Start
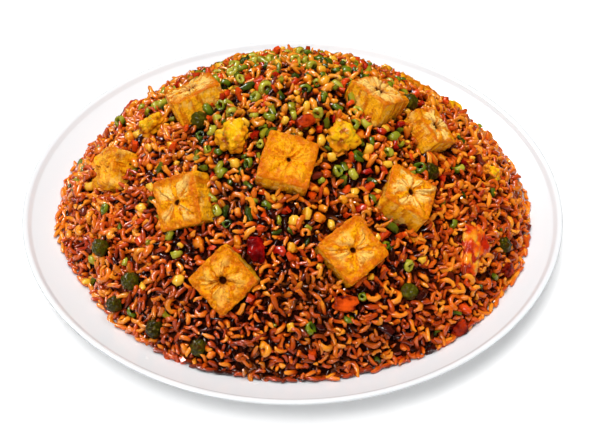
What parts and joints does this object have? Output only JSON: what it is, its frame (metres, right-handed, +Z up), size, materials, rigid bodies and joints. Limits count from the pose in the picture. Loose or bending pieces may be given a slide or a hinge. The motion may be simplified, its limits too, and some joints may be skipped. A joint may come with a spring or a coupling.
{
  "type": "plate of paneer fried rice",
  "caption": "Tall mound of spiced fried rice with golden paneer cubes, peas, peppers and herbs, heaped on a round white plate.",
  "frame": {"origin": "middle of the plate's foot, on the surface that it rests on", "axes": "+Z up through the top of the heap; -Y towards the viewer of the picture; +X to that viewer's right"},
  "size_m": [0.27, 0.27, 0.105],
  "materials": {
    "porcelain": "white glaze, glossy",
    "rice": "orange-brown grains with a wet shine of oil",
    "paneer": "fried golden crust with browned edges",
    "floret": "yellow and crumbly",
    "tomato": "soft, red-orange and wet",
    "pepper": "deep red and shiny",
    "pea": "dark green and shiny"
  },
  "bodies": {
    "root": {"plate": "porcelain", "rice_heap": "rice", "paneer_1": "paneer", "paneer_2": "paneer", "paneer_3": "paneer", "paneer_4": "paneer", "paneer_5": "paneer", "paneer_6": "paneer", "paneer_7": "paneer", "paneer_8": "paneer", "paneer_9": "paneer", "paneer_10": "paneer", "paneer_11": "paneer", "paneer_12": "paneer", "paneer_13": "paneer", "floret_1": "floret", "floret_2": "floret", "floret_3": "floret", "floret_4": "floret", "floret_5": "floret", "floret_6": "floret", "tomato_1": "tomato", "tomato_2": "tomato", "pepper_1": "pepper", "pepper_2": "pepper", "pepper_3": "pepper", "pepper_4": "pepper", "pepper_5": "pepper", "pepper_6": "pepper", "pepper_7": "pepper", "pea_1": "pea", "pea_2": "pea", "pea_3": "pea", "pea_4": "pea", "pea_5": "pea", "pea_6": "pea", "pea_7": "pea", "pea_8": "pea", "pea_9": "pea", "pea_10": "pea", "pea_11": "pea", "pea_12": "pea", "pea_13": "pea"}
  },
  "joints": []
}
End
Start
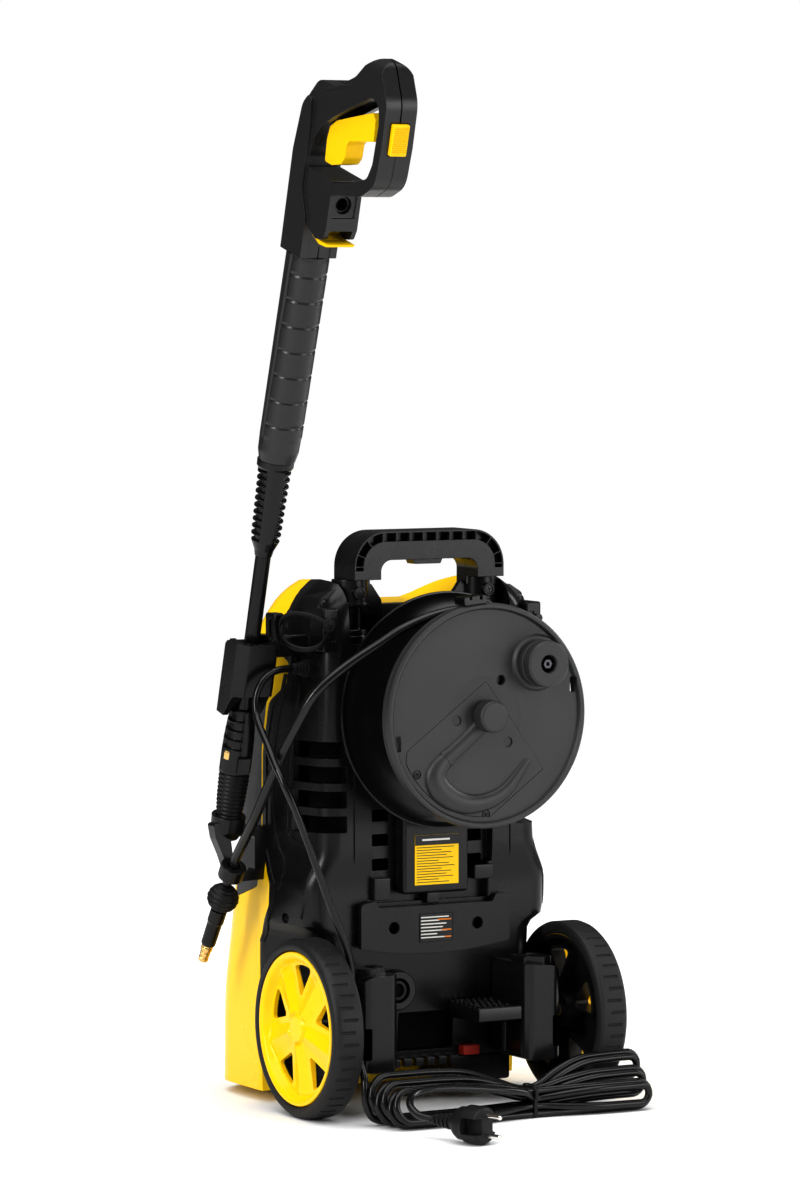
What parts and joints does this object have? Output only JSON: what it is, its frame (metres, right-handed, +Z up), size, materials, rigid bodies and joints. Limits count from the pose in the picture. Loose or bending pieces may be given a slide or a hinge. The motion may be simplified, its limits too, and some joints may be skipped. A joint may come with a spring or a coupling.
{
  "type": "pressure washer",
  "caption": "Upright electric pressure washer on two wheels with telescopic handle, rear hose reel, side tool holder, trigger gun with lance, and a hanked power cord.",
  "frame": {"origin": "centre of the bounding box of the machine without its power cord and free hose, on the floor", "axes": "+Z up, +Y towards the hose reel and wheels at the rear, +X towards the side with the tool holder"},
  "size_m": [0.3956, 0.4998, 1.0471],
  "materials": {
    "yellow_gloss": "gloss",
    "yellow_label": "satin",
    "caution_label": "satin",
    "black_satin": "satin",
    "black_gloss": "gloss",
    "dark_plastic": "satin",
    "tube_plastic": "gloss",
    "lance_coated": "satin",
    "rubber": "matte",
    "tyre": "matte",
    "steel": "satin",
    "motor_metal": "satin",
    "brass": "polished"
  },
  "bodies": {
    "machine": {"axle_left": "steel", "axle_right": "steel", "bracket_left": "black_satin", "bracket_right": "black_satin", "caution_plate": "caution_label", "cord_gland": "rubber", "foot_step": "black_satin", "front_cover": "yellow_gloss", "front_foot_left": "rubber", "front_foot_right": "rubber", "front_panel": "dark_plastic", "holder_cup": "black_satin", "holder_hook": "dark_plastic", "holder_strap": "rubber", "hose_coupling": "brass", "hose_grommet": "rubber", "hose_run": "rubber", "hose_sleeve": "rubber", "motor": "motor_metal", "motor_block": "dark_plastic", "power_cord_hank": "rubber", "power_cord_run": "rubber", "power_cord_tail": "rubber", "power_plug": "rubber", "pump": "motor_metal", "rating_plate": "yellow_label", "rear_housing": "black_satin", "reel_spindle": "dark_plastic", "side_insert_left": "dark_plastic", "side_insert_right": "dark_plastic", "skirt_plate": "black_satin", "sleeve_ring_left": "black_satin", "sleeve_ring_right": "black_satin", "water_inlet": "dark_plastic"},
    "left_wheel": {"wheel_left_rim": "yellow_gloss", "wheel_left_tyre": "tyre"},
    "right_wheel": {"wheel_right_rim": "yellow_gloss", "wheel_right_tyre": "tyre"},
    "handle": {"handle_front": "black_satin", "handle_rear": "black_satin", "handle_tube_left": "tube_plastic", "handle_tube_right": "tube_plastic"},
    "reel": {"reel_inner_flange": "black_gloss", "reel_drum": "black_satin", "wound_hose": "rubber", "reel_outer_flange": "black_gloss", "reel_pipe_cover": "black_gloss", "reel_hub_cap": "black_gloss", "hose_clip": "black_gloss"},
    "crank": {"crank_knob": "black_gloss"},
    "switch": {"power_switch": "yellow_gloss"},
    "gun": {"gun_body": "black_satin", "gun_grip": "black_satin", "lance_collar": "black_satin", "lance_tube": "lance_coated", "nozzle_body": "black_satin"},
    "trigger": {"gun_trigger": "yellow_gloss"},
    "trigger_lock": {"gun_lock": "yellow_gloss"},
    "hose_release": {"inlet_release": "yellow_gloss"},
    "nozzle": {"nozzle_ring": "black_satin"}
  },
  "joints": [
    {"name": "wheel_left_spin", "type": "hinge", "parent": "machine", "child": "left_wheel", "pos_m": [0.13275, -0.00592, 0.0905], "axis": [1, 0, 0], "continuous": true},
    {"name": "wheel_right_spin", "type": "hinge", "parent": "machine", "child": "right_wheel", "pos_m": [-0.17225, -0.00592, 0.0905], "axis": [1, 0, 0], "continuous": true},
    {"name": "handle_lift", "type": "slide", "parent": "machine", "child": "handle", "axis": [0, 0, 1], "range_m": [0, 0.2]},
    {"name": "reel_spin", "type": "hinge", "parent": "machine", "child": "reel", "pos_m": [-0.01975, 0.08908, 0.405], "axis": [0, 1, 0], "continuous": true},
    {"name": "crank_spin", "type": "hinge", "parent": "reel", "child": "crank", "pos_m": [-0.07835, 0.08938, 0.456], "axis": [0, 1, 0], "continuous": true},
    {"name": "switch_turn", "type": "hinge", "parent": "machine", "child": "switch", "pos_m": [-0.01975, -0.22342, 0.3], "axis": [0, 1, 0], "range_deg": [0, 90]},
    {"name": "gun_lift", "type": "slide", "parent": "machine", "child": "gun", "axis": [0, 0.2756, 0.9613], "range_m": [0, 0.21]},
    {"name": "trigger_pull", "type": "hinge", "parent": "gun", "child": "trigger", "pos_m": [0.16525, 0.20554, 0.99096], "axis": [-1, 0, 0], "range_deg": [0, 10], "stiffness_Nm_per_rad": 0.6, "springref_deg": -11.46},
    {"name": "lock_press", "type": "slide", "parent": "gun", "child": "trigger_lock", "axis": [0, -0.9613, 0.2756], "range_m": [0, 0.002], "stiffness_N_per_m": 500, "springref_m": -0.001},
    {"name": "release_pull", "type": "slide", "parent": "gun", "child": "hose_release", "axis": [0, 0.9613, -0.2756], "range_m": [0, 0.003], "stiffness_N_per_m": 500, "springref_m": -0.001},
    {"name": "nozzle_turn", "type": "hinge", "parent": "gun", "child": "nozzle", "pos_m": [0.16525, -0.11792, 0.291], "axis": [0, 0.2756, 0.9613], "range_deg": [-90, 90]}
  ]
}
End
Start
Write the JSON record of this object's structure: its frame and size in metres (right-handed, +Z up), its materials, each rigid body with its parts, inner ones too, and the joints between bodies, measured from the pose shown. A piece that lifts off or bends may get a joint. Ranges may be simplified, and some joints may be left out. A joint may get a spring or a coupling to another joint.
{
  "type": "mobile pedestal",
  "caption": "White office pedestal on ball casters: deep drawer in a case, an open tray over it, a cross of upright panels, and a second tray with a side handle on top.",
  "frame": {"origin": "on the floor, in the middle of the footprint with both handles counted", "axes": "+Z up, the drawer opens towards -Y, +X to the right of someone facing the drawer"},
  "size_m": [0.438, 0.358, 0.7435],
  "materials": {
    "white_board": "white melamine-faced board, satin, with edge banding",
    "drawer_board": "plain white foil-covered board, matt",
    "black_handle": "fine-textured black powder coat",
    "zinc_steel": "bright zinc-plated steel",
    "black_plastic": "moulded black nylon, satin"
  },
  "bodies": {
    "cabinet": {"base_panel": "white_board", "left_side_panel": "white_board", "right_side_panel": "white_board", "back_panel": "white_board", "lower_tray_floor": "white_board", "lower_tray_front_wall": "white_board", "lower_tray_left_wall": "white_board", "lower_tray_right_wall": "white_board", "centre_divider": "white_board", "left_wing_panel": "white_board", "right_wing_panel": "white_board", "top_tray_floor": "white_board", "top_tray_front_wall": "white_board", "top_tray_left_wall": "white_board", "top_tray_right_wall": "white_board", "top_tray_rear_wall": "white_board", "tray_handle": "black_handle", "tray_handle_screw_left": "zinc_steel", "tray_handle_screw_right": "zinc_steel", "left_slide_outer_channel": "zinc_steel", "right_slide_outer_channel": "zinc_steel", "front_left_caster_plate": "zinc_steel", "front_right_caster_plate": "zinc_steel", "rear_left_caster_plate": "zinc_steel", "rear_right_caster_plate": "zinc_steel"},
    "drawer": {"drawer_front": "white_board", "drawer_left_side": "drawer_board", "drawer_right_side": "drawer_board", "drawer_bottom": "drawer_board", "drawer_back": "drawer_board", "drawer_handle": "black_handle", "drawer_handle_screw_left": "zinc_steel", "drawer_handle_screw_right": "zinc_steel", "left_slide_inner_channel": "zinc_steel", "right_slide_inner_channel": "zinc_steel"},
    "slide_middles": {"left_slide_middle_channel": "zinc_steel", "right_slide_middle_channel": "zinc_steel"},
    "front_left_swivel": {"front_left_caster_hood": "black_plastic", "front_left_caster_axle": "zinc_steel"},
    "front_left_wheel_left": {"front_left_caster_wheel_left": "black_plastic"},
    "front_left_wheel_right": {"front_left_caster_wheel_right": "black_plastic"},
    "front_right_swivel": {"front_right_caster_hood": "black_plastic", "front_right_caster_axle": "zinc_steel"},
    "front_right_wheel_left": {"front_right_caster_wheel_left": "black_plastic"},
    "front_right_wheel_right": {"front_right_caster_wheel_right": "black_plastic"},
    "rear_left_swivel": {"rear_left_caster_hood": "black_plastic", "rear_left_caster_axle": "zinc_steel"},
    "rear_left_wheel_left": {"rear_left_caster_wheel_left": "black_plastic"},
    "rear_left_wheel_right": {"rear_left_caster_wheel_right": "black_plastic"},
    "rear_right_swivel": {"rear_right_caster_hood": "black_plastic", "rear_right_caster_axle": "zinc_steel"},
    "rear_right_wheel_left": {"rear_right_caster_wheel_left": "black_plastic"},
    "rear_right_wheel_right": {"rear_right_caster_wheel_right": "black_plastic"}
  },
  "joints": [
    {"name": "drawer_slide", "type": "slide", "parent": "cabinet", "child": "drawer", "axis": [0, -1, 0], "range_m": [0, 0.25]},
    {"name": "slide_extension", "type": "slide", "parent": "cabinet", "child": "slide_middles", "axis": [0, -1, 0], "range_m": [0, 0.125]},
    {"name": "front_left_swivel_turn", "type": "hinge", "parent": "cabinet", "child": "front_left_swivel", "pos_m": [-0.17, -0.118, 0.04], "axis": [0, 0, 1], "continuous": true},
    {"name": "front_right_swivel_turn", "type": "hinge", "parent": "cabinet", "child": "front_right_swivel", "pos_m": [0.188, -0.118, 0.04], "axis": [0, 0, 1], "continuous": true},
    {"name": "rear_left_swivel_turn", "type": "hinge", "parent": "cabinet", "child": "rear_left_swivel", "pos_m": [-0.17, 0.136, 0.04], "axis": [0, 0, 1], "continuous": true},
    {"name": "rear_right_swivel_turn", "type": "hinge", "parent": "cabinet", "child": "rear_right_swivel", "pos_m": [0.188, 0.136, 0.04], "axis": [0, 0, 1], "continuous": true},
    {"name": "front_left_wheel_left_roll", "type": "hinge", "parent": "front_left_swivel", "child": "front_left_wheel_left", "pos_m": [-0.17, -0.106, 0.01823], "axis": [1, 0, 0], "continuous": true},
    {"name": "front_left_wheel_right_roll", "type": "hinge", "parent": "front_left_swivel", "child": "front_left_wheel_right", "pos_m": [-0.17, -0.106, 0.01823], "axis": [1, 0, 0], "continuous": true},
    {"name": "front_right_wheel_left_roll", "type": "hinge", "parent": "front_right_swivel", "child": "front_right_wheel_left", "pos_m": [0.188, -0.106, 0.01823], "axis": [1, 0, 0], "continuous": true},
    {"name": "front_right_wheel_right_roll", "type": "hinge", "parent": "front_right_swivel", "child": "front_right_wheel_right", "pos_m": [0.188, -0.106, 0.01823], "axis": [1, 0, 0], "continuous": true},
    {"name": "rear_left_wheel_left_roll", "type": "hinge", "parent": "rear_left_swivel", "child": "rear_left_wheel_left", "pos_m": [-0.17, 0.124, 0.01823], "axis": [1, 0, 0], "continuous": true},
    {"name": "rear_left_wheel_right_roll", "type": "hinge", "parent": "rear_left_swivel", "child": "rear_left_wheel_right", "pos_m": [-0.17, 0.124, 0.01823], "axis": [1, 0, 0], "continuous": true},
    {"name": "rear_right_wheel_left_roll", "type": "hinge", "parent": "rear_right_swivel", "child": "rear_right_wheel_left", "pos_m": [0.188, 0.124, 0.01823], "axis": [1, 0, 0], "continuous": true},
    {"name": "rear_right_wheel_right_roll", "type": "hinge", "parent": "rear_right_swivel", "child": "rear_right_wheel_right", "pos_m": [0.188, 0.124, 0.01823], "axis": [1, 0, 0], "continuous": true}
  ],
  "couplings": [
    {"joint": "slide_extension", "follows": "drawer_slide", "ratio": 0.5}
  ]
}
End
## [The task]
Show all lines above holding "that".

## [Task solution]
  "frame": {"origin": "middle of the plate's foot, on the surface that it rests on", "axes": "+Z up through the top of the heap; -Y towards the viewer of the picture; +X to that viewer's right"},
Write the JSON record of this object's structure: its frame and size in metres (right-handed, +Z up), its materials, each rigid body with its parts, inner ones too, and the joints between bodies, measured from the pose shown. A piece that lifts off or bends may get a joint. Ranges may be simplified, and some joints may be left out. A joint may get a spring or a coupling to another joint.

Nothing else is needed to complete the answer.